Sunday, August 7, 2011

August 7, 2011

The past few days have been unbearable to say the least emotionally that is...the tears that fell from my eyes were tears of frustration and pain, fear and more fear.  Knowing I have to face what I don't want to. I have worn myself out physically from scars of my past creeping up and thinking that it's okay once again to take over my soul.  I spoke about this earlier, and have come to the conclusion that "YES" you are right, I do need to rid myself of that "SHIT" that I call a past, not all of it was horrid, yet most of it I believed for so long I deserved.  It controls me, and I'm done allowing mere thoughts control me.  It's been said time and time again that I didn't deserve what I endured, yet I somehow still hold onto the fact that perhaps I did.  I know it's not right to think such negative thoughts of myself, yet it makes sense, I think.  FUCK if I know.  Okay, I do know, damn it.  I know that if I don't change the way I think it will kill me in the long run, perhaps not physically, but it will be my demise for certain.  I'm not willing to take that risk.

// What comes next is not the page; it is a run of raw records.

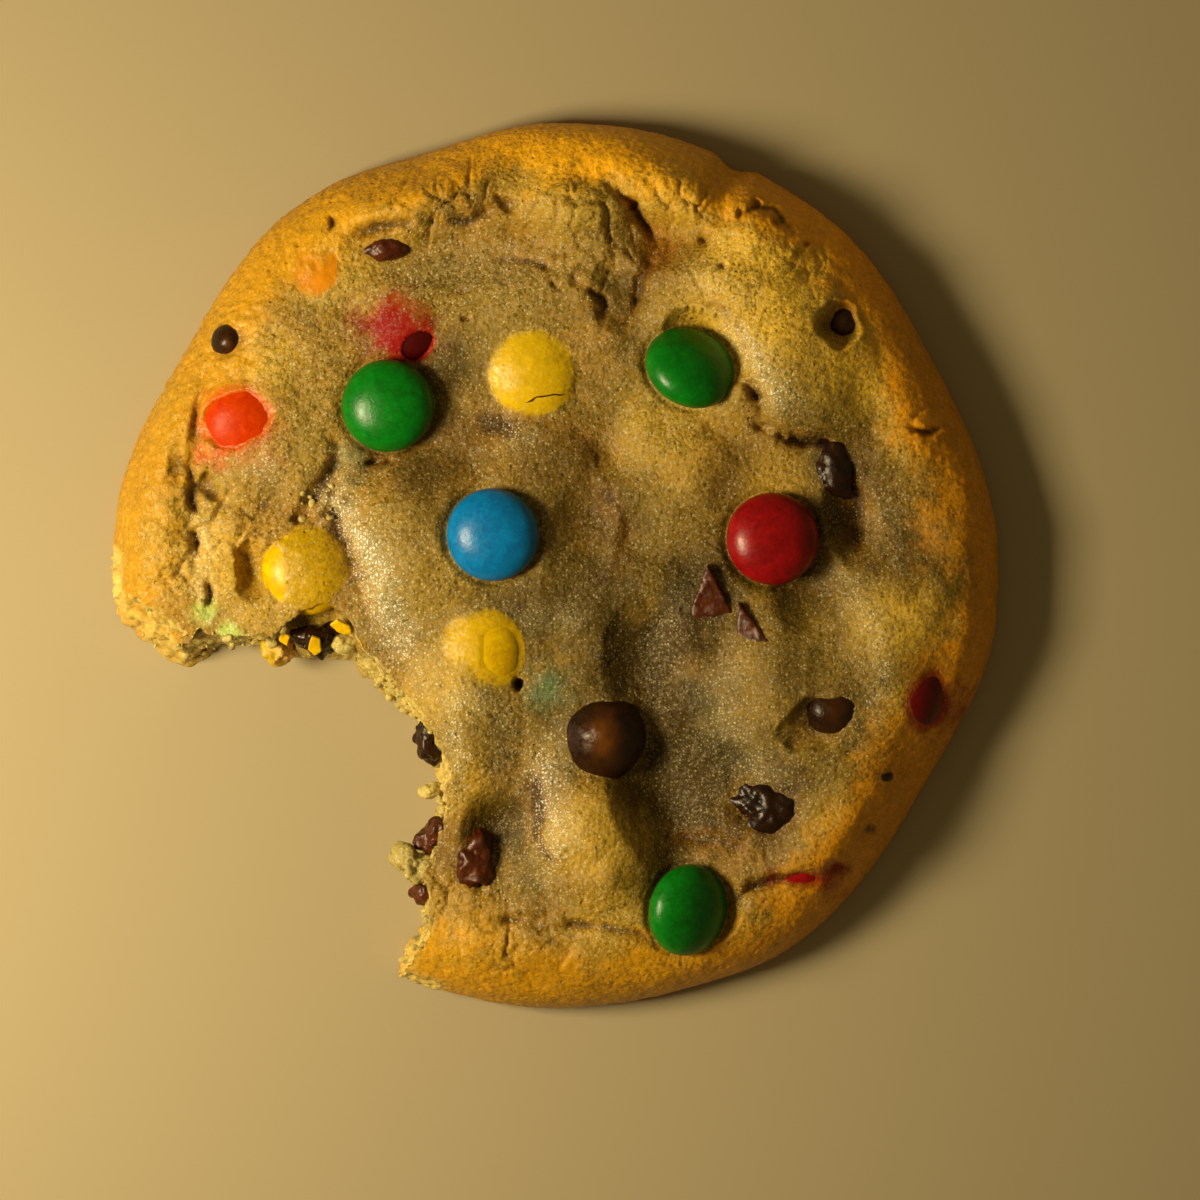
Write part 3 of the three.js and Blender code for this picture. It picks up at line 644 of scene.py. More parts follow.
def wrap_candies(x, y, z):
    """Lays the dough's film over the covered candies and tucks it in round the bare ones."""
    for node in CANDIES:
        centre = FRAMES[node][0]
        near = np.hypot(x - centre[0], y - centre[1]) < CANDY_REACH
        if centre[2] < BEDDED_BELOW:
            continue
        px, py, pz = x[near], y[near], z[near]
        top, out = candy_top(px, py, node)
        lumpy = noise(flat_points(px, py), 1.3, 31)
        if node in FILMS:
            film = np.where(np.isfinite(top), top, -50) + FILM_THICKNESS + 0.04 * lumpy
            gap = film - pz
            soft = 0.5 * (pz + film + np.sqrt(gap * gap + 0.25))
            wrapped = np.where(np.isfinite(top), soft - 0.02, pz)
            drop = DROPS.get(node, FILM_DROP) * bare_amount(px, py, node)
            pz = np.where(np.isfinite(top), wrapped - drop, wrapped)
        else:
            ring = np.exp(-(((out - 1.0) / 0.09) ** 2))
            lip = np.exp(-(((out - 1.25) / 0.16) ** 2))
            pz = pz - 0.45 * ring + 0.16 * lumpy * lip
            axis = FRAMES[node][1]
            waist = centre[2] - (axis[0] * (px - centre[0]) + axis[1] * (py - centre[1])) / axis[2]
            pz = np.where(out < 1.45, np.minimum(pz, waist + 1.2 + 8 * np.maximum(out - 1.02, 0)), pz)
            inside = np.where(np.isfinite(top), np.minimum(pz, top - 0.3), pz)
            pz = np.where(out < 0.97, inside, pz)
        z[near] = pz
    return z


def bare_amount(x, y, node):
    """How bare of film a covered candy is at a point, from 0 to 1."""
    if node not in BARE:
        return np.zeros_like(x)
    ragged = layers(flat_points(x, y), (0.12, 1.3, 41), (0.03, 0.6, 42))
    soft = 0.5 if node == "candy_yellow_lower" else 0.16
    return ease((1.0 - np.hypot(*in_oval(x, y, BARE[node])) + ragged) / soft)


def bite_lean(x, y):
    """How far the torn face leans back over its height: most at the left corner."""
    return 1.2 + 2.6 * ease((-33 - x) / 6) + 1.1 * ease(1 - np.hypot(x + 18.5, y + 11) / 7)


def core_notch(x, y, z):
    """How much further back the bite reaches in front of the bitten candy's core."""
    near = 1 - np.hypot((x + 24.2) / 1.25, y + 8) / 3.8
    return 4.0 * ease(1.6 * near) * ease((z - 2.5) / 5)


def bite_cutter():
    """A closed block whose one side is the torn face; the dough less this block is the bitten dough."""
    curve = np.array(BITE_EDGE, float)
    lengths = np.concatenate([[0], np.cumsum(np.hypot(*np.diff(curve, axis=0).T))])
    t = np.linspace(0, lengths[-1], int(lengths[-1] / 0.24))
    edge = np.stack([smooth_through(lengths, curve[:, k], t) for k in (0, 1)], 1)
    levels = np.linspace(CUTTER_LOW, CUTTER_HIGH, CUTTER_LEVELS)
    ring = np.concatenate([edge, np.array(BITE_BEYOND, float)])
    n = len(ring)
    points = np.concatenate([np.column_stack([ring, np.full(n, z)]) for z in levels])
    x, y, z = points.T
    lean = bite_lean(x, y)
    share = np.clip(z / FACE_HEIGHT, -0.1, 1.2) - 0.35
    on_wall = np.tile(np.arange(n) < len(edge), len(levels))
    tangent = np.gradient(edge, axis=0)
    outward = np.stack([-tangent[:, 1], tangent[:, 0]], 1)
    outward /= np.linalg.norm(outward, axis=1)[:, None]
    outward = np.concatenate([outward, np.zeros((len(BITE_BEYOND), 2))])
    normal = np.tile(outward, (len(levels), 1))
    rough = layers(points, (0.55, 2.0, 51), (0.34, 0.95, 52), (0.16, 0.5, 53))
    holes = np.maximum(0, noise(points, 1.5, 54) - 0.45) * 1.6
    push = np.where(on_wall, lean * share + rough + holes, 0)
    points[:, 1] += np.where(on_wall, core_notch(x, y, z), 0)
    points[:, :2] += normal * push[:, None]
    points[:, 2] += np.where(on_wall, 0.15 * noise(points, 0.8, 55), 0)
    points[:n, 2] = CUTTER_LOW
    points[-n:, 2] = CUTTER_HIGH
    faces = []
    for k in range(len(levels) - 1):
        for i in range(n):
            j = (i + 1) % n
            faces.append((k * n + j, k * n + i, (k + 1) * n + i, (k + 1) * n + j))
    faces.append(tuple(range(n)))
    faces.append(tuple(range(len(levels) * n - 1, (len(levels) - 1) * n - 1, -1)))
    return new_object("bite_cutter", points, faces)


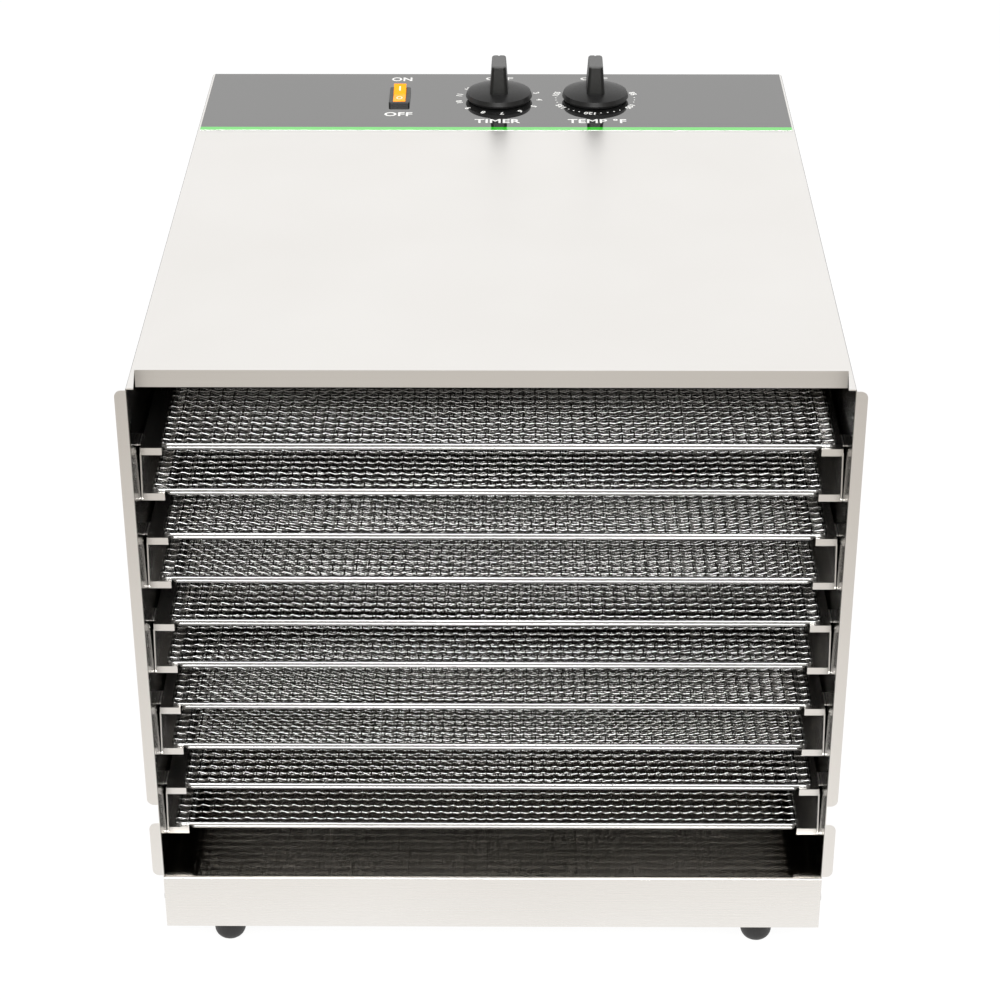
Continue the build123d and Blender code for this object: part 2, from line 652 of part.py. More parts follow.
def thermal_cutout():
    """A disc thermostat that cuts the heater off, fixed to the baffle above the fan."""
    y0 = BAFFLE_Y + BAFFLE_T
    radius, height = CUTOUT_DISC
    ear_x, ear_z, ear_t = CUTOUT_EARS
    disc = rod(radius, (CUTOUT_X, y0, CUTOUT_Z), (CUTOUT_X, y0 + height, CUTOUT_Z))
    ears = slab((CUTOUT_X - ear_x, CUTOUT_X + ear_x), (y0, y0 + ear_t), (CUTOUT_Z - ear_z, CUTOUT_Z + ear_z))
    return disc + ears


def wiring():
    """Insulated wires between the inlet, terminals, controls, motor and element."""
    block_y = BAFFLE_Y + BLOCK_SETBACK + BLOCK_SIZE[0] / 2
    block_z = BASE_Z + BASE_H + BLOCK_SIZE[1]
    inlet_back = REAR - PANEL_RECESS - INLET_BODY[2]
    body_floor = CEILING - CONTROL_BODY_H
    motor_y = STRAP_Y + STRAP_T + MOTOR_D / 2
    routes = (
        [(INLET_X - 7, inlet_back, INLET_Z), (INLET_X - 7, inlet_back - 12, INLET_Z),
         (118, block_y + 16, block_z + 24), (111, block_y, block_z + 16), (111, block_y, block_z)],
        [(INLET_X + 7, inlet_back, INLET_Z), (INLET_X + 7, inlet_back - 14, INLET_Z),
         (196, block_y + 10, INLET_Z + 60), (196, block_y, body_floor - 60),
         (THERMOSTAT_X + 10, CONTROL_Y, body_floor - 24), (THERMOSTAT_X + 10, CONTROL_Y, body_floor)],
        [(97, block_y, block_z), (97, block_y, block_z + 20), (60, motor_y + 10, FAN_Z - 70),
         (12, motor_y, FAN_Z - 62), (12, motor_y, FAN_Z - 41)],
        [(83, block_y, block_z), (83, block_y, block_z + 24), (120, motor_y + 4, FAN_Z - 60),
         (118, motor_y, FAN_Z + 60), (TIMER_X + 12, CONTROL_Y, body_floor - 26),
         (TIMER_X + 12, CONTROL_Y, body_floor)],
        [(ROCKER_X, ROCKER_Y, TOP_Z - ROCKER_BODY_H), (ROCKER_X, ROCKER_Y, TOP_Z - ROCKER_BODY_H - 22),
         (TIMER_X - 30, CONTROL_Y + 4, body_floor - 20), (TIMER_X - 12, CONTROL_Y, body_floor - 12),
         (TIMER_X - 12, CONTROL_Y, body_floor)],
    )
    return [wire(route, WIRE_R) for route in routes]


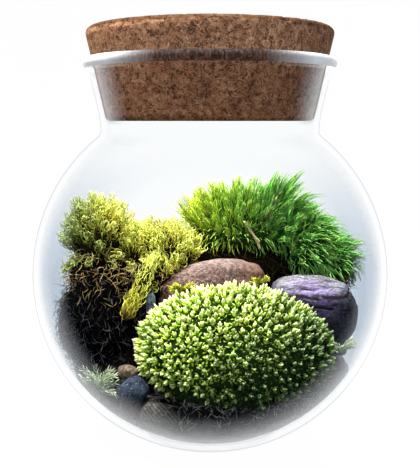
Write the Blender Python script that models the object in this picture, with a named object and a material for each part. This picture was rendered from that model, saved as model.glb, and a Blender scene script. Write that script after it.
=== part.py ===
"""Moss garden in a round glass bowl with a cork stopper, for Blender 4.5.

Sizes and positions are in millimetres and meshes are made in metres, with +Z up.
The origin is the centre of the bowl's foot, on the ground.  The front of the garden faces -Y.
"""

import math
import random

import bmesh
import bpy
from mathutils import Euler, Vector, noise
from mathutils.bvhtree import BVHTree

MM = 0.001
UP = Vector((0, 0, 1))

# Fits
GAP = 0.3                # clearance between pieces that touch
LEAF_CLEARANCE = 0.45    # clearance that a leaf keeps from every other piece

# Glass bowl
GLOBE_RADIUS = 90.0
GLOBE_CENTRE_Z = 83.5
GLOBE_LOWEST = -66.5             # the round wall runs between these angles, in degrees
GLOBE_HIGHEST = 51.2
GLASS_WALL = 2.8
FOOT_HOLLOW = ((0.0, 1.2), (20.0, 1.2), (24.0, 0.0))
FOOT_RADIUS = 32.0
HEEL_RADIUS = 8.0
FLOOR_Z = 5.0
FLOOR_RADIUS = 36.6
FLOOR_CORNER_RADIUS = 6.0
NECK_CORNER = (58.8, 156.8)      # centre of the hollow between globe and neck
NECK_CORNER_RADIUS = 4.0
NECK_OUTER = ((55.6, 165.3), (60.2, 185.6))
RIM_BEAD = ((61.6, 186.8), (62.8, 188.7), (62.5, 190.8), (61.2, 191.9), (59.8, 192.0))
CORK_TAPER = 0.222               # growth of the radius with height, for cork and inner neck
TAPER_START_Z = 165.3
NECK_INNER_RADIUS = 53.0         # at the height TAPER_START_Z
NECK_INNER_ENDS_Z = (190.4, 161.0)
MOUTH_EDGE = (59.55, 191.6)
GLASS_SEGMENTS = 32

# Cork stopper
CORK_RADIUS = 52.7               # at the height TAPER_START_Z
CORK_BOTTOM_Z = 161.5
CORK_TOP_Z = 206.5
CORK_EDGE = 3.0
CORK_SEGMENTS = 32

# Layers
CONTENT_RADIUS = 86.0            # the facets of the inner globe stay just outside it
GRAVEL_TOP_Z = 16.0
GRAVEL_CORE = ((30.0, FLOOR_Z + GAP), (44.0, 10.5), (48.0, GRAVEL_TOP_Z))
GRAVEL_SEGMENTS = 20
EDGE_PEBBLES = 15                # pebbles in the ring round the gravel's edge
EDGE_PEBBLE_SIZE = (5.0, 6.0)
EDGE_PEBBLE_Z = (11.2, 12.6)
SOIL_BOTTOM_Z = GRAVEL_TOP_Z + GAP
SOIL_FRONT_Z = 20.5
SOIL_RISE = 51.0                 # of the bank at the back
BANK_START_Y = -46.0
BANK_LENGTH = 57.0
BANK_MIDDLE_X = -4.0
BANK_HALF_WIDTH = 42.0
BANK_SIDE_SLOPE = 40.0
SOIL_HEAPS = ((-50.0, -27.0, 14.0, 260.0), (56.0, -24.0, 9.0, 300.0))   # x, y, height, spread
SOIL_BUMPS = 1.6
SOIL_SEGMENTS = 26


class Lobe:
    """An ellipsoid, in millimetres, that a stone or a clump is shaped on."""

    def __init__(self, centre, semis, tilt=(0, 0, 0)):
        self.centre = Vector(centre)
        self.semis = Vector(semis)
        self.turn = Euler([math.radians(angle) for angle in tilt]).to_matrix()

    def place(self, local):
        """A point given as fractions of the half axes, in millimetres."""
        stretched = Vector([part * semi for part, semi in zip(local, self.semis)])
        return self.centre + self.turn @ stretched

    def normal(self, direction):
        """The outward normal of the surface point in a direction."""
        slope = Vector([part / semi for part, semi in zip(direction, self.semis)])
        return (self.turn @ slope).normalized()

    def depth(self, point):
        """0 at the centre, 1 on the surface and more outside."""
        local = self.turn.transposed() @ (Vector(point) - self.centre)
        return Vector([part / semi for part, semi in zip(local, self.semis)]).length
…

I've given up on so much throughout my life that I can't give up now, not again.  I am holding on to hope, and praying to GOD that I be given back my strength, so that I might find that courage I possessed, to move forward as I had been doing.  Where did I go astray?  I think my feet are still on solid ground, I'm not on any cloud, nor do I claim to be better than any other.  The road looks the same as it has in the past.  FUCK, that's it, it is the same road.  Where is everyone?  Have I pushed everyone away?  I don't believe I have, not yet that is.  I must find my way back to where it is I belong, that road I had been traveling was paved with all that I needed.  Love, hope, faith, strength (my strength), courage, ambition, amongst others.  I will be okay, I know I will.  I have to be.  Love is.....patient....and kind....understanding, and generous.  Or so I've heard that it's supposed to be.  I still dream those dreams I dreamt when I was a little girl and they are so wonderfully beautiful, maybe I need to stay in those dreams a while longer, maybe then those dreams will be more than just dreams.   Whose to say, it's only a dream?